— START Data segment —

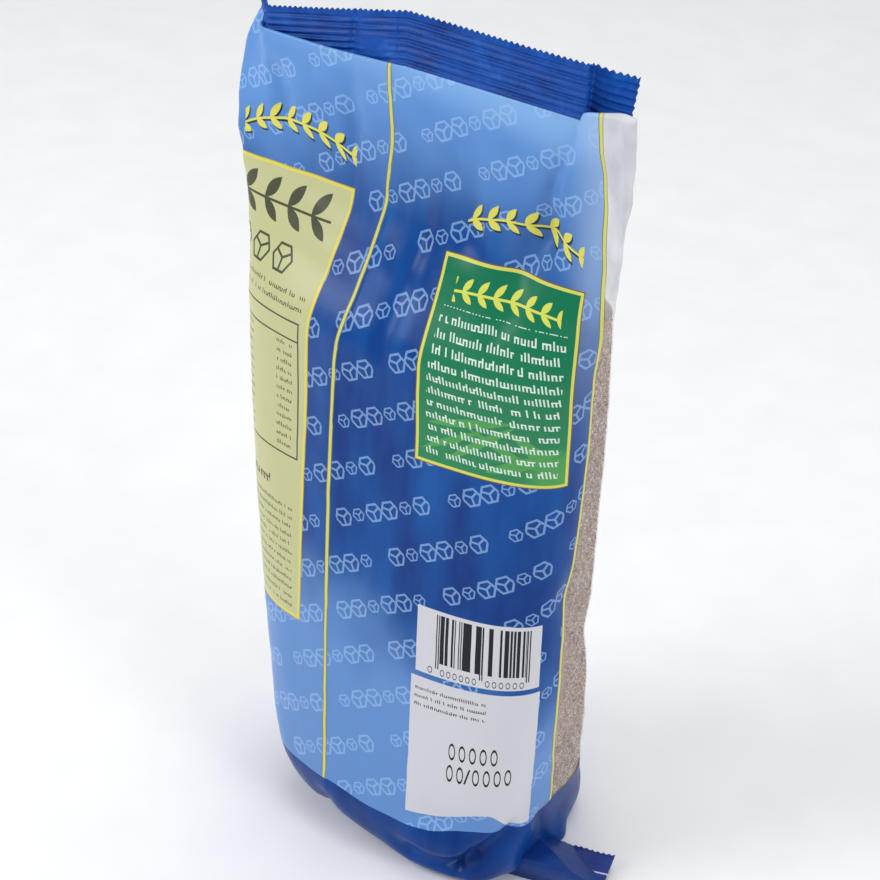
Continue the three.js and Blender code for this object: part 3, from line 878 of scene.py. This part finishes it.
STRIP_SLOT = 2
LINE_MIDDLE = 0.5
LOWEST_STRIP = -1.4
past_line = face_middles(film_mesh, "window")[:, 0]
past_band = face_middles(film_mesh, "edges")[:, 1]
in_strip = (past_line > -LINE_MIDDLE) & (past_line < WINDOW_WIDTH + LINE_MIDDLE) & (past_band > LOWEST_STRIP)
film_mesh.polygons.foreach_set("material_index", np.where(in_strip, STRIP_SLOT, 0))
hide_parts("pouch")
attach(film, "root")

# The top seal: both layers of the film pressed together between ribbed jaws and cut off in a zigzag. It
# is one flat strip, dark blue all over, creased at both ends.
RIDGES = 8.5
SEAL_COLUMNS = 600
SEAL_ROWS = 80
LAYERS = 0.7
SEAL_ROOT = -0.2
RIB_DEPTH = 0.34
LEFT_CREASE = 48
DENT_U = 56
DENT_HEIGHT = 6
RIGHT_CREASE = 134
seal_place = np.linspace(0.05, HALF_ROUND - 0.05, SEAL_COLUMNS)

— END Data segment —

* [Instructions to follow] Every line of the material must be returned exactly as it appears.

* [Response]
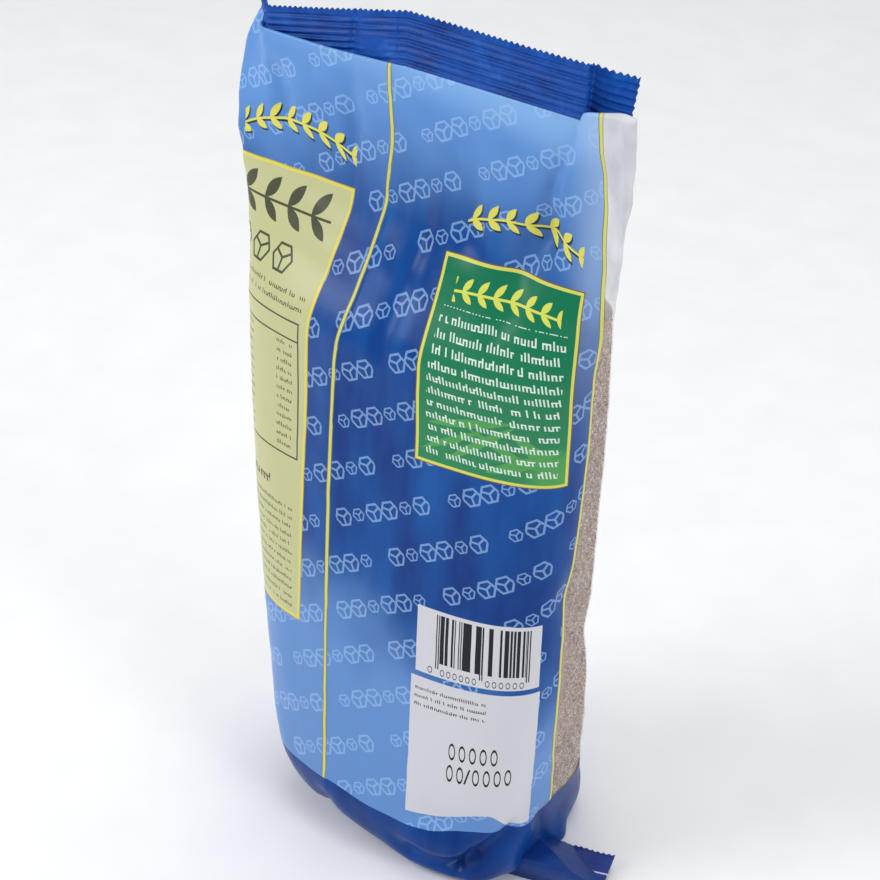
Continue the three.js and Blender code for this object: part 3, from line 878 of scene.py. This part finishes it.
STRIP_SLOT = 2
LINE_MIDDLE = 0.5
LOWEST_STRIP = -1.4
past_line = face_middles(film_mesh, "window")[:, 0]
past_band = face_middles(film_mesh, "edges")[:, 1]
in_strip = (past_line > -LINE_MIDDLE) & (past_line < WINDOW_WIDTH + LINE_MIDDLE) & (past_band > LOWEST_STRIP)
film_mesh.polygons.foreach_set("material_index", np.where(in_strip, STRIP_SLOT, 0))
hide_parts("pouch")
attach(film, "root")

# The top seal: both layers of the film pressed together between ribbed jaws and cut off in a zigzag. It
# is one flat strip, dark blue all over, creased at both ends.
RIDGES = 8.5
SEAL_COLUMNS = 600
SEAL_ROWS = 80
LAYERS = 0.7
SEAL_ROOT = -0.2
RIB_DEPTH = 0.34
LEFT_CREASE = 48
DENT_U = 56
DENT_HEIGHT = 6
RIGHT_CREASE = 134
seal_place = np.linspace(0.05, HALF_ROUND - 0.05, SEAL_COLUMNS)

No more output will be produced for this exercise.